• _STORED DATA_

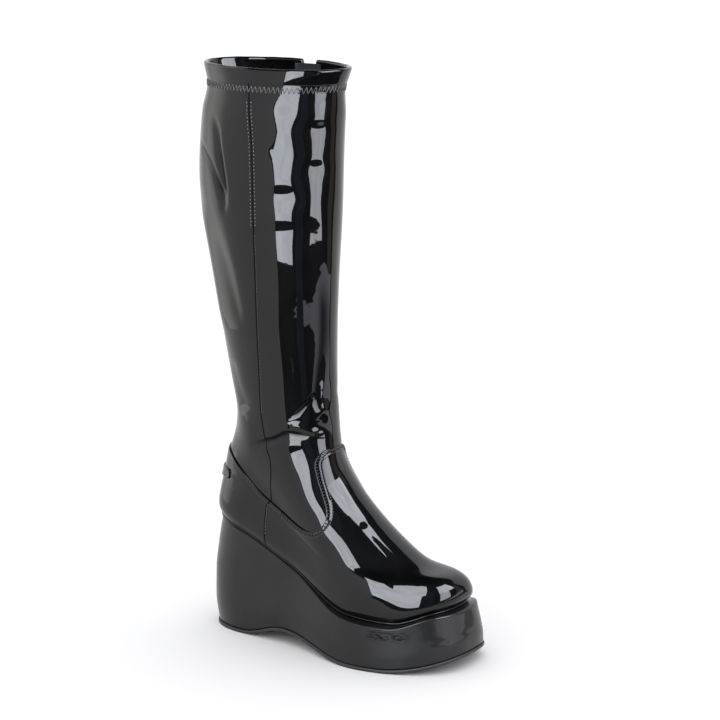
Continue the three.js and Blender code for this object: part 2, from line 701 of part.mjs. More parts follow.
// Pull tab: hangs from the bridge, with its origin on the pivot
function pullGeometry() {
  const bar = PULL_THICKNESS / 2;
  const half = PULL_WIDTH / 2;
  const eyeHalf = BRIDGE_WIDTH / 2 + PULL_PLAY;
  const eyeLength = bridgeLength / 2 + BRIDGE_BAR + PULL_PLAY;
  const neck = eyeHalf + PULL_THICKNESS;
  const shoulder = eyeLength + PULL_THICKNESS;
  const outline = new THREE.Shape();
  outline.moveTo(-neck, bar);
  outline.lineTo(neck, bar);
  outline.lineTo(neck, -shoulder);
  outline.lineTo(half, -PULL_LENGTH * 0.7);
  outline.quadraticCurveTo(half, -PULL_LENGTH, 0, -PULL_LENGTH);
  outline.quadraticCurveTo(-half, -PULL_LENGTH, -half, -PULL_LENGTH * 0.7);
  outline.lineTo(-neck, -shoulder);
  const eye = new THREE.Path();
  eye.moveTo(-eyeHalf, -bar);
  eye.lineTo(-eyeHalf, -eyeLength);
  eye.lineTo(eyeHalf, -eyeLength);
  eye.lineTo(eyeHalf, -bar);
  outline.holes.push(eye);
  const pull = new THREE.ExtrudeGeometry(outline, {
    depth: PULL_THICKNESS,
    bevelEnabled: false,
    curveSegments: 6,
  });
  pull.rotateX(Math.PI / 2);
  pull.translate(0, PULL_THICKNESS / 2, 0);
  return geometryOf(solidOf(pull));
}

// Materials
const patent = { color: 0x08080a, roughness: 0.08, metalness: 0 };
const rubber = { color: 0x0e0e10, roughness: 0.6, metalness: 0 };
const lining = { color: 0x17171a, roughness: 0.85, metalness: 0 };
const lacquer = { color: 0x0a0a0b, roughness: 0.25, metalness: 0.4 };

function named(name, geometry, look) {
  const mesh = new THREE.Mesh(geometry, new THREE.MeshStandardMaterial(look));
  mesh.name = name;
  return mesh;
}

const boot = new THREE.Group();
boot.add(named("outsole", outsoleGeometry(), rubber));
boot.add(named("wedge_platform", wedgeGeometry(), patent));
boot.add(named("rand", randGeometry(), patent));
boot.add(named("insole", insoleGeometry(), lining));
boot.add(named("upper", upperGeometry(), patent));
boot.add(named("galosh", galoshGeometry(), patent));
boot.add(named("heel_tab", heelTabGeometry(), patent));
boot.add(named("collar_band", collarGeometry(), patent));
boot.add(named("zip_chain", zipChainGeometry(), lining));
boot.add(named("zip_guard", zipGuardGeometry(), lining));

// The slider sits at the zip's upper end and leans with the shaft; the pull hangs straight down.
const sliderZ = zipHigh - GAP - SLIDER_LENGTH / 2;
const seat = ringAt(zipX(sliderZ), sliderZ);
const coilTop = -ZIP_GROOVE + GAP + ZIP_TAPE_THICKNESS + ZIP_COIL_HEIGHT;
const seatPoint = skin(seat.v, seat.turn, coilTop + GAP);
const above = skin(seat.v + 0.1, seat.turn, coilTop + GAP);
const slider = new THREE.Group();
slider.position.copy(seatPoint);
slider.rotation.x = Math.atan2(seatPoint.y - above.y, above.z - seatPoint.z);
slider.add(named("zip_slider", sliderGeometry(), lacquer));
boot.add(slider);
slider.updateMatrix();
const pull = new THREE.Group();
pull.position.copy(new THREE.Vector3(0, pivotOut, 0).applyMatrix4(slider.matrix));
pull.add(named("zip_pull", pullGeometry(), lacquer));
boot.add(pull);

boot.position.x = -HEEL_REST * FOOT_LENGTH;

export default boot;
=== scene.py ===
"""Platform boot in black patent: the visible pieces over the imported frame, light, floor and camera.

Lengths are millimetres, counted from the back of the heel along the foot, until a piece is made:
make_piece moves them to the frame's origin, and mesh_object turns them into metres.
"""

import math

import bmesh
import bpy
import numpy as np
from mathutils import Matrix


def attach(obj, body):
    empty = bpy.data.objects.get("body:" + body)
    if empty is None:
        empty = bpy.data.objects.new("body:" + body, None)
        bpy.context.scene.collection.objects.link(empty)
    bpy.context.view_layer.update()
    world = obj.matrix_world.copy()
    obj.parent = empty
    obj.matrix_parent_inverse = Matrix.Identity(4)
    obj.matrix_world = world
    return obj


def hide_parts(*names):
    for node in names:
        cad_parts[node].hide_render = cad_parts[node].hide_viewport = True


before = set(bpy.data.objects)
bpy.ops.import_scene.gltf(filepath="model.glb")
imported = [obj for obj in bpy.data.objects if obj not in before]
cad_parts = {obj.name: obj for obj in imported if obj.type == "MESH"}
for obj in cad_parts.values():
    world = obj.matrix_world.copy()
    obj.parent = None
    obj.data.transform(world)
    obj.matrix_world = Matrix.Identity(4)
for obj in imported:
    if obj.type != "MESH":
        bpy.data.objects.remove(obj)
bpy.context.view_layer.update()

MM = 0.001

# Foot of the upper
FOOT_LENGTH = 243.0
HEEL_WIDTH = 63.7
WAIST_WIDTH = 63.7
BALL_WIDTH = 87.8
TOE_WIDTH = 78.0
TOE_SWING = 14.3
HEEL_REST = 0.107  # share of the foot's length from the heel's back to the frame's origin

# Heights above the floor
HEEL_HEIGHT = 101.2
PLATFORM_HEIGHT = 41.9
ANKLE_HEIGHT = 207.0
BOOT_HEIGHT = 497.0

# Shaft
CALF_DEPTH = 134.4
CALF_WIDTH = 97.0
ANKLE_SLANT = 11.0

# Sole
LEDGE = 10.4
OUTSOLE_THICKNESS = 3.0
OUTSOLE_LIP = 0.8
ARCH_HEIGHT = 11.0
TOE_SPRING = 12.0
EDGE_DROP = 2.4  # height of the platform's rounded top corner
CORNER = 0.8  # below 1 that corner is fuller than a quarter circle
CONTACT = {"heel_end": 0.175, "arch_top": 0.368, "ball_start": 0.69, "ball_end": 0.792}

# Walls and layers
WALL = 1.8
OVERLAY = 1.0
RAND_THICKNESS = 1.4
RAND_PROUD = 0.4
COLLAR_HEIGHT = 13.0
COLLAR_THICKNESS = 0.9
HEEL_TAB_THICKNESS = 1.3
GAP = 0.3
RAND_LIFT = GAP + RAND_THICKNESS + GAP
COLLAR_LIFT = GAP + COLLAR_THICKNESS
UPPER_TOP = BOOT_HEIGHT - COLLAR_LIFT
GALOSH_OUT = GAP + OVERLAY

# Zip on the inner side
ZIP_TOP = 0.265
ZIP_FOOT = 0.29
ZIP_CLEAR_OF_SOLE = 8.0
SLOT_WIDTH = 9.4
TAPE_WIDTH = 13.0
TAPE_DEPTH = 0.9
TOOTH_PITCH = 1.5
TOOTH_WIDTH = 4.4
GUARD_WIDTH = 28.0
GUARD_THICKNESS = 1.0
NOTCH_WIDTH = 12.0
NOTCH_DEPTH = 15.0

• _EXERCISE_
Extract and output the part that opens with the line containing "hangs straight down." and closes with the line containing "obj.parent = None", unchanged, ends included.

• _RESULT_
// The slider sits at the zip's upper end and leans with the shaft; the pull hangs straight down.
const sliderZ = zipHigh - GAP - SLIDER_LENGTH / 2;
const seat = ringAt(zipX(sliderZ), sliderZ);
const coilTop = -ZIP_GROOVE + GAP + ZIP_TAPE_THICKNESS + ZIP_COIL_HEIGHT;
const seatPoint = skin(seat.v, seat.turn, coilTop + GAP);
const above = skin(seat.v + 0.1, seat.turn, coilTop + GAP);
const slider = new THREE.Group();
slider.position.copy(seatPoint);
slider.rotation.x = Math.atan2(seatPoint.y - above.y, above.z - seatPoint.z);
slider.add(named("zip_slider", sliderGeometry(), lacquer));
boot.add(slider);
slider.updateMatrix();
const pull = new THREE.Group();
pull.position.copy(new THREE.Vector3(0, pivotOut, 0).applyMatrix4(slider.matrix));
pull.add(named("zip_pull", pullGeometry(), lacquer));
boot.add(pull);

boot.position.x = -HEEL_REST * FOOT_LENGTH;

export default boot;
=== scene.py ===
"""Platform boot in black patent: the visible pieces over the imported frame, light, floor and camera.

Lengths are millimetres, counted from the back of the heel along the foot, until a piece is made:
make_piece moves them to the frame's origin, and mesh_object turns them into metres.
"""

import math

import bmesh
import bpy
import numpy as np
from mathutils import Matrix


def attach(obj, body):
    empty = bpy.data.objects.get("body:" + body)
    if empty is None:
        empty = bpy.data.objects.new("body:" + body, None)
        bpy.context.scene.collection.objects.link(empty)
    bpy.context.view_layer.update()
    world = obj.matrix_world.copy()
    obj.parent = empty
    obj.matrix_parent_inverse = Matrix.Identity(4)
    obj.matrix_world = world
    return obj


def hide_parts(*names):
    for node in names:
        cad_parts[node].hide_render = cad_parts[node].hide_viewport = True


before = set(bpy.data.objects)
bpy.ops.import_scene.gltf(filepath="model.glb")
imported = [obj for obj in bpy.data.objects if obj not in before]
cad_parts = {obj.name: obj for obj in imported if obj.type == "MESH"}
for obj in cad_parts.values():
    world = obj.matrix_world.copy()
    obj.parent = None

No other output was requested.